We call this process the process of proving. Etymologically, that’s the same word as “probing.” So what we’re really saying is, “Let us probe the external appearance, the set of facts that I present to the court, and the judge will probe the evidence.”

If the judge cannot probe through because there is no better, deeper level of truth, the judge says, “I have probed the external evidence. I cannot see anything better underneath, and therefore, what I have probed, what I have proved, I now say is proof.”

It’s really the same language as saying something is waterproof or bulletproof; “I’ve tested it, and I can’t get through.”

But this is not a claim that we’ve discovered absolute or underlying truth. We’ve merely said, “I’ve tested it, and what I’ve discovered is now satisfactory to me.”

It never produces a finding of underlying, absolute or naked truth. It only ever says, “We’ve produced a satisfactory superficiality.”
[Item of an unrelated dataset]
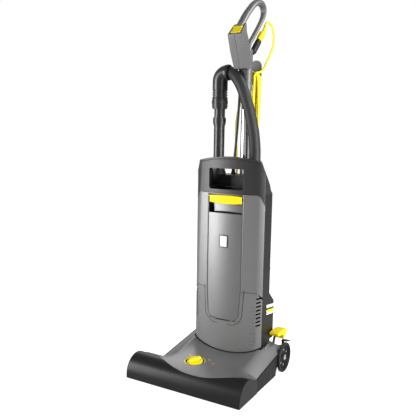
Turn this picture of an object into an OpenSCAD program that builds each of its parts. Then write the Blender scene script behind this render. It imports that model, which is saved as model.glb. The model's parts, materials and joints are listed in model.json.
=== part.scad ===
// Upright vacuum cleaner for commercial floors.
// Millimetres, +Z up, the floor at z = 0 and the brush head's front towards -Y.
// Sizes along Y count from a datum line over the axle, which at_axle() puts in place.

/* [Brush head] */
// Width of the brush hood
hood_w = 390; // [360:5:420]
// Datum line to the front of the brush hood
head_front = 304; // [296:2:320]
// Radius of the hood's crest
hood_r = 52; // [50:1:54]
// Height of the hood's crest
hood_top = 69; // [67:1:71]
// Wall of the moulded head parts
head_wall = 3; // [2.4:0.2:3.6]
// Height of the hood's lower edge over the floor
hood_lip = 3; // [2.5:0.5:4]
// Sideways step from the hood's middle to the body's middle
body_x = 30; // [20:1:31]
// Reach of the brush bristles
brush_r = 24; // [22:1:25]

/* [Running gear] */
// Wheel radius
wheel_r = 47; // [45:1:48]
// Wheel width
wheel_w = 10; // [9:1:11]
// Axle radius
axle_r = 6; // [5:0.5:7]
// Running clearance of a shaft in its bore
run_gap = 0.05; // [0.02:0.01:0.08]

/* [Height knob and pedal] */
// Radius of the height knob
knob_r = 24; // [22:0.5:26]
// Height of the knob's rim
knob_h = 9; // [7:1:12]
// Width of the release pedal
pedal_w = 30; // [26:1:32]

/* [Body] */
// Half width of the body at its sides
body_half = 118.5; // [116:0.5:120]
// Half width of the body's front face
corner_half = 106; // [103:0.5:108]
// Radius of the front face in plan
front_r = 360; // [340:10:400]
// Datum line to the middle of the front face
front_reach = 96; // [94:1:98]
// Wall of the body mouldings
body_wall = 3; // [2.4:0.2:3.4]
// Height of the seam between lower cover and front shell
lower_seam = 267; // [262:1:272]
// Height of the seam between front shell and cap
cap_seam = 571; // [568:1:575]
// Height of the cap's crown over its seam
cap_high = 114; // [109:1:119]

/* [Bag door] */
// Half width of the door
door_half = 59; // [56:0.5:61]
// Lowest point of the door
door_low = 168; // [164:1:172]
// Drop from the cap's seam to the door's upper edge
door_drop = 61; // [57:1:65]
// Thickness of the door
door_t = 5; // [4:0.5:6]
// Gap round the door
door_gap = 1; // [0.8:0.1:1.4]

/* [Handle and tubes] */
// Radius of the handle's pole
pole_r = 15; // [14:0.5:16]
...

It’s probably the same in science. Science doesn’t have the project of trying to discover or reveal absolute truth. It merely says, “We will go through a scientific process. We will produce a proof, and until you can probe through it, that counts as truth.”

Truth, scientifically defined, is merely facts which have been so proved, so probed, that they resist all doubt. Science is not about discovering truth but about deflecting doubt, and so is the law.

Where does that leave any notion of absolute truth?

Absolute truth and underlying truth is never the human project. It is only the project of the one who has the power to reveal it. So absolute truth is a God project, and what we’re engaged in as lawyers, as scientists, as inquirers, perhaps as religious inquirers, is to find some satisfactory proof and to keep probing.

That’s what a proof is. You keep probing, and you hope to get through, but if you can’t get through your scientific proof, if you can’t get through your legal proof, it satisfies you.

To me, the positive thing is that it leaves the realm of absolute truth still a mysterious one, still a hoped-for realm.